§ Written request: Quote, please, the line with "Continue the Blender", the line with "return Vector(CLIP_BALL) +", and every line between them, exactly and with nothing else.

(Modeling code records)
########################################

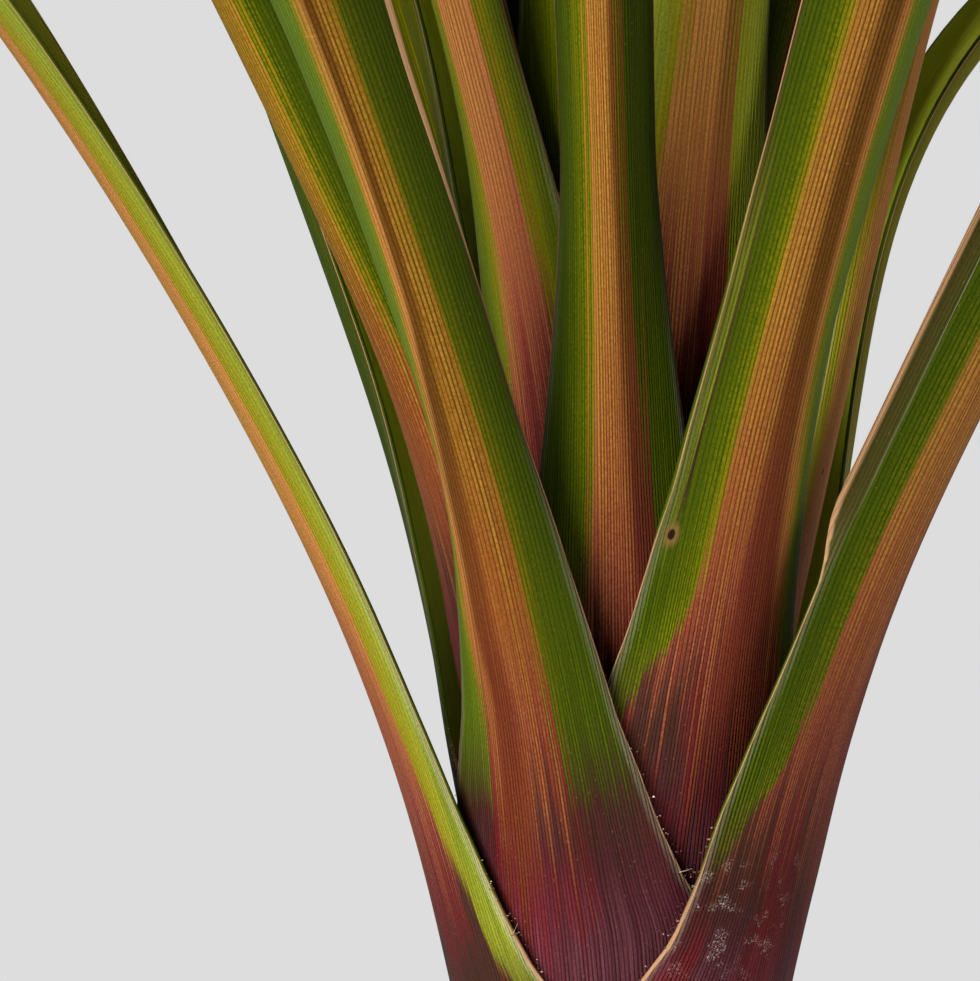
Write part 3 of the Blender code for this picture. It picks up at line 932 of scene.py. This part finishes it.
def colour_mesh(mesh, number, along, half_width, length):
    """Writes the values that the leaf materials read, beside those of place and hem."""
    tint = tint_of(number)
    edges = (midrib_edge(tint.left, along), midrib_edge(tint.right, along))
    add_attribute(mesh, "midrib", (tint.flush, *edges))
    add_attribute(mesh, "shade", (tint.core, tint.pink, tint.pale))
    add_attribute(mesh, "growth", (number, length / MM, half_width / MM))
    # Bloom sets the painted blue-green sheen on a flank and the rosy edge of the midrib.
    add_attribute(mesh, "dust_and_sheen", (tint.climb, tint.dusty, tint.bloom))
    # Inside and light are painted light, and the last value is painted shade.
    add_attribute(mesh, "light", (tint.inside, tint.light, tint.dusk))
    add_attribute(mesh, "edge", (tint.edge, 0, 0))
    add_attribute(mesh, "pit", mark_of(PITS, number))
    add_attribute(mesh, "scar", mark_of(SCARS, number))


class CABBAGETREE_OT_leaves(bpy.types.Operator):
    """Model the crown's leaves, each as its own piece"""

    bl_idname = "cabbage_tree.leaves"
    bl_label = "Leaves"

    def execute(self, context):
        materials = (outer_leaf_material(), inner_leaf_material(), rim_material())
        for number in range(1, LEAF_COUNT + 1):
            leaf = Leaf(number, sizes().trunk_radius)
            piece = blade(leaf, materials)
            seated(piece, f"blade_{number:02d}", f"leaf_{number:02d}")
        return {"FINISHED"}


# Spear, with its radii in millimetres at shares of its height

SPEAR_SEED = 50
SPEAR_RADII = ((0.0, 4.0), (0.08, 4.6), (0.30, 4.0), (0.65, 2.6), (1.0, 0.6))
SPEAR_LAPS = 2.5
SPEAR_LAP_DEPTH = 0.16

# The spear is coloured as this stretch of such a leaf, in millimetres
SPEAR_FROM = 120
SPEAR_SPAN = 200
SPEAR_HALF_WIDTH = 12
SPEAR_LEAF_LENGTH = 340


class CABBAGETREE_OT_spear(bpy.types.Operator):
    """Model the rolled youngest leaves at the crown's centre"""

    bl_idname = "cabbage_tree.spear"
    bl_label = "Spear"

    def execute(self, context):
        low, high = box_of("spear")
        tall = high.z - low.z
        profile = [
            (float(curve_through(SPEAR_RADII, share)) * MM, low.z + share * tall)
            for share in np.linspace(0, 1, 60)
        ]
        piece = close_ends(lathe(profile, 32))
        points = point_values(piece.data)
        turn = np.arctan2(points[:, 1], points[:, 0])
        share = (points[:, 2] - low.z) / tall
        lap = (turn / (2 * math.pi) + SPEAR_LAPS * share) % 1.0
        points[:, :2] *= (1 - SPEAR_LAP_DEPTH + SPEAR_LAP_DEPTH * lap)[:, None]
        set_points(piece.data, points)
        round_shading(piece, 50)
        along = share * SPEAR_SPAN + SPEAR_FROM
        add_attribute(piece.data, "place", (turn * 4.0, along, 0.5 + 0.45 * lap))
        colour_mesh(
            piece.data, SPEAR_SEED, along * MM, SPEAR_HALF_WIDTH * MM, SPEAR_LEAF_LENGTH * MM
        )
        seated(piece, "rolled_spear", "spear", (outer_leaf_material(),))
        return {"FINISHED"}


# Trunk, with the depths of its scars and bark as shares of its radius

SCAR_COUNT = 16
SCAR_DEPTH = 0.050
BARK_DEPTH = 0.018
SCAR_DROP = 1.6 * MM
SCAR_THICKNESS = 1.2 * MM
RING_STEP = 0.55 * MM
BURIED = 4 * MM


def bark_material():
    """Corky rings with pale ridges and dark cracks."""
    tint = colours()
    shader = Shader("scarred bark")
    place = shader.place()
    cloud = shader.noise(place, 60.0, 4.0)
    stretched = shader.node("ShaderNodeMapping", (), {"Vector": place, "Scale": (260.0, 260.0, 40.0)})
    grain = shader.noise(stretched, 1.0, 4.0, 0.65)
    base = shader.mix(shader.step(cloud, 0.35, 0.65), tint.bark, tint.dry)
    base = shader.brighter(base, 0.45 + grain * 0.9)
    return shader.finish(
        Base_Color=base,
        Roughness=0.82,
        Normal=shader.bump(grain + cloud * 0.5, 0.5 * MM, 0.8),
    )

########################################

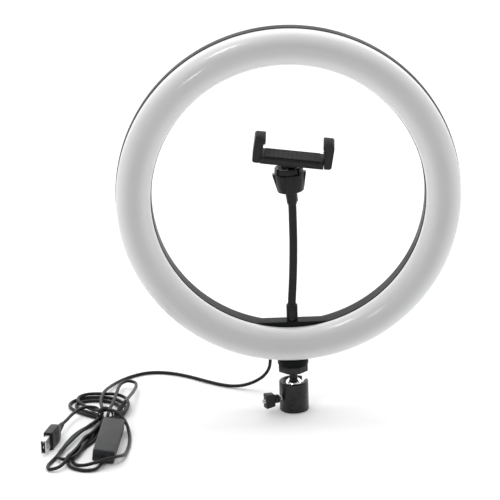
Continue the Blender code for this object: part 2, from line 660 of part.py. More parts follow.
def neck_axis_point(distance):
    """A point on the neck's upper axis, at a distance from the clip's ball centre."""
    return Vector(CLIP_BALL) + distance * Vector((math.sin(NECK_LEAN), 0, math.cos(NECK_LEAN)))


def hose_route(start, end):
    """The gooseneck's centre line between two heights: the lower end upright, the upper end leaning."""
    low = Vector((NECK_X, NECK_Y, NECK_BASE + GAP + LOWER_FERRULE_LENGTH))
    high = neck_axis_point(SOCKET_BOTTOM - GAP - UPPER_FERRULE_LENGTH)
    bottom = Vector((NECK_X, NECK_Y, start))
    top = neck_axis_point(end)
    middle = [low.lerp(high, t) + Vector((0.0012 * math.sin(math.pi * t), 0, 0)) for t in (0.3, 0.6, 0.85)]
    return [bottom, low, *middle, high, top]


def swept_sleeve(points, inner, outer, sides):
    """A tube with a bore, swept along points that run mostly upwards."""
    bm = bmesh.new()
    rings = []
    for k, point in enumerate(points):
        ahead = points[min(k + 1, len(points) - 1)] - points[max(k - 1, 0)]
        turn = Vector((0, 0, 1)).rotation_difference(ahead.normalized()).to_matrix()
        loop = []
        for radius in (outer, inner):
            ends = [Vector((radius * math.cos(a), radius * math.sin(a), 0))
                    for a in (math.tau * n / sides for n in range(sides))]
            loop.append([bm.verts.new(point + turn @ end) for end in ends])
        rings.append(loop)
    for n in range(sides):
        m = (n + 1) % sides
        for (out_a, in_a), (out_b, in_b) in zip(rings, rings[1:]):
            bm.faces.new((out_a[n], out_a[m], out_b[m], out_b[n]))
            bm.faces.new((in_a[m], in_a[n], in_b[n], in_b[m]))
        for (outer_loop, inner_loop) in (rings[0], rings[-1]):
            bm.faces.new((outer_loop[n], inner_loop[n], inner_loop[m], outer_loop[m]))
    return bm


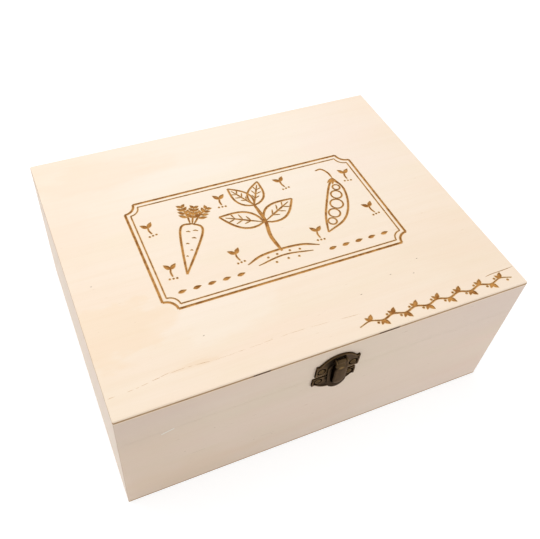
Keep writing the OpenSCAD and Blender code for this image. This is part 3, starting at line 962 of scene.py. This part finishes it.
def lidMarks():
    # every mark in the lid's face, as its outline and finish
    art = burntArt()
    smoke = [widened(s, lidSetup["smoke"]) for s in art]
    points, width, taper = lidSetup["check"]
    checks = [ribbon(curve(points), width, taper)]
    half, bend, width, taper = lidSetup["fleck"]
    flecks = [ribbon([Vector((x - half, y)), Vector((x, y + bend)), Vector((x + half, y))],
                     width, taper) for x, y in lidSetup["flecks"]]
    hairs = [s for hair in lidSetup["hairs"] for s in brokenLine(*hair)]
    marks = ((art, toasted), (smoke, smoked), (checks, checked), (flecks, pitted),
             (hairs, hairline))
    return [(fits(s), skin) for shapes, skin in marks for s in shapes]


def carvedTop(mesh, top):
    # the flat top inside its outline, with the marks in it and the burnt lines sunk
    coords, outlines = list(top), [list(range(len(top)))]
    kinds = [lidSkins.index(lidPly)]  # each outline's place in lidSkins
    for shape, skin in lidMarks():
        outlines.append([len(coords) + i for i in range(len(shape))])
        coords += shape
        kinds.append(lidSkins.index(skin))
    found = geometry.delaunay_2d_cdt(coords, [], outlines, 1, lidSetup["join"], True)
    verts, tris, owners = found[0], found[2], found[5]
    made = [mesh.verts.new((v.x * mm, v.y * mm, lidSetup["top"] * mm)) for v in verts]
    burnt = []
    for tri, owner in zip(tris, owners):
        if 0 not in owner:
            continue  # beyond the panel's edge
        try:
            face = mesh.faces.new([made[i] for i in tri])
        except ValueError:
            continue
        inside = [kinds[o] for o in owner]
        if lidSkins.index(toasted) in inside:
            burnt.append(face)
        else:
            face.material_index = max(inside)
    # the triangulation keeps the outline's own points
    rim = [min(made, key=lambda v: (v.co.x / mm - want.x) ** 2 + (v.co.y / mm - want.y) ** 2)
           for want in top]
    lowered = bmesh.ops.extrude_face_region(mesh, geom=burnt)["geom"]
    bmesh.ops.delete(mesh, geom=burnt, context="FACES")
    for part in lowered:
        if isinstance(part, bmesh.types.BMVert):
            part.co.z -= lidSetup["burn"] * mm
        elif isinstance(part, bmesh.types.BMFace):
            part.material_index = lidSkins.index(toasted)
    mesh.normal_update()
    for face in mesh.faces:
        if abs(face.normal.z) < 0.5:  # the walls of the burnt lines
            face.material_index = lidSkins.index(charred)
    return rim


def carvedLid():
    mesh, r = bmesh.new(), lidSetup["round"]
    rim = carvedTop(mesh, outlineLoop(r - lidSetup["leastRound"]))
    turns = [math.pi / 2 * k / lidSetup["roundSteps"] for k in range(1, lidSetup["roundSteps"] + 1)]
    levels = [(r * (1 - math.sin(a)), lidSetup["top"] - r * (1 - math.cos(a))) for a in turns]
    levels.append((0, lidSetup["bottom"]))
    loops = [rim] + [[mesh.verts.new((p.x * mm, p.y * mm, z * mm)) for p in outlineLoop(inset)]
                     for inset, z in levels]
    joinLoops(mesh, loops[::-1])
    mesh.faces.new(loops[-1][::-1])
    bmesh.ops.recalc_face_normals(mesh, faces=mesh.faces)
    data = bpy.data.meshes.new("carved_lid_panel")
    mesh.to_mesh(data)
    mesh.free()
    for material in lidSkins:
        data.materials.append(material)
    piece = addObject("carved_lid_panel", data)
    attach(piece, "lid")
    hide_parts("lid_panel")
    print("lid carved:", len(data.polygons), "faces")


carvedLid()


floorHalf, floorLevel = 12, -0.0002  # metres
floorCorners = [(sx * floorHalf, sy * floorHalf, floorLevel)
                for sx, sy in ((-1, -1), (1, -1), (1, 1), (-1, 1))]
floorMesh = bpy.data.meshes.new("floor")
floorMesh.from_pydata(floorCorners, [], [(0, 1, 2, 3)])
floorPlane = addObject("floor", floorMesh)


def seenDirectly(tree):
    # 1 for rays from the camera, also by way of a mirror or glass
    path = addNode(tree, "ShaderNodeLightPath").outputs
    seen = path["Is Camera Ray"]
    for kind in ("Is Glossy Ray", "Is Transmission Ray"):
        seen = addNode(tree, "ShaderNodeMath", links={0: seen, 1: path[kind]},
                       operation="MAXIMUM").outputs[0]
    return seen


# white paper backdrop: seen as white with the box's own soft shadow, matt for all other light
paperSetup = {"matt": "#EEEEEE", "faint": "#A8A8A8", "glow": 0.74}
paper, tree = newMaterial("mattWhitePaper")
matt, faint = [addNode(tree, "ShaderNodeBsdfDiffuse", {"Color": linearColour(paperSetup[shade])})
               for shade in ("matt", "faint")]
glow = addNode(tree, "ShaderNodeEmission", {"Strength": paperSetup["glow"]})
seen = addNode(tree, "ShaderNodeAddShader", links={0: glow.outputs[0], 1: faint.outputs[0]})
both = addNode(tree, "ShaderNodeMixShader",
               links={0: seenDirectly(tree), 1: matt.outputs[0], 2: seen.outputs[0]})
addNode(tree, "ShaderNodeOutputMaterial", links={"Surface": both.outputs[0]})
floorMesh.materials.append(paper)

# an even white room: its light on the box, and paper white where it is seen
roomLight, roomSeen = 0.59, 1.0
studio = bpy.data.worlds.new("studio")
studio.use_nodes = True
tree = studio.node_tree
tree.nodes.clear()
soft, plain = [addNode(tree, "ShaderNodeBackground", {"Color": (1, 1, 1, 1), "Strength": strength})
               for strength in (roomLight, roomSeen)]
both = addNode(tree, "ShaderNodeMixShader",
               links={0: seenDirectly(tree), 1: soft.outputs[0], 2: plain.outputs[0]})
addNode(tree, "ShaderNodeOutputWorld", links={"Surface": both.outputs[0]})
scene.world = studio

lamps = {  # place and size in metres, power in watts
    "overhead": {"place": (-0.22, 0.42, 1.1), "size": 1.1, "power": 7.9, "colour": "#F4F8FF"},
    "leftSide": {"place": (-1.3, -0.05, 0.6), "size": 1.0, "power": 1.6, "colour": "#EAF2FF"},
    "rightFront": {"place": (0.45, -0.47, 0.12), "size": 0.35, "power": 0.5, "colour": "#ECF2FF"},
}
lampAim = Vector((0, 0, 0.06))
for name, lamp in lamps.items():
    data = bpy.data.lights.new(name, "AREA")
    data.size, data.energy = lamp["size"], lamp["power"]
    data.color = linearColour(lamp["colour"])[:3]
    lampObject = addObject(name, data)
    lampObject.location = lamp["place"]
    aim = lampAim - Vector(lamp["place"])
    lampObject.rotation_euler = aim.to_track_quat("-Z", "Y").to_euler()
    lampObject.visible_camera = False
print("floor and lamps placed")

########################################

§ Correct output:
Continue the Blender code for this object: part 2, from line 660 of part.py. More parts follow.
def neck_axis_point(distance):
    """A point on the neck's upper axis, at a distance from the clip's ball centre."""
    return Vector(CLIP_BALL) + distance * Vector((math.sin(NECK_LEAN), 0, math.cos(NECK_LEAN)))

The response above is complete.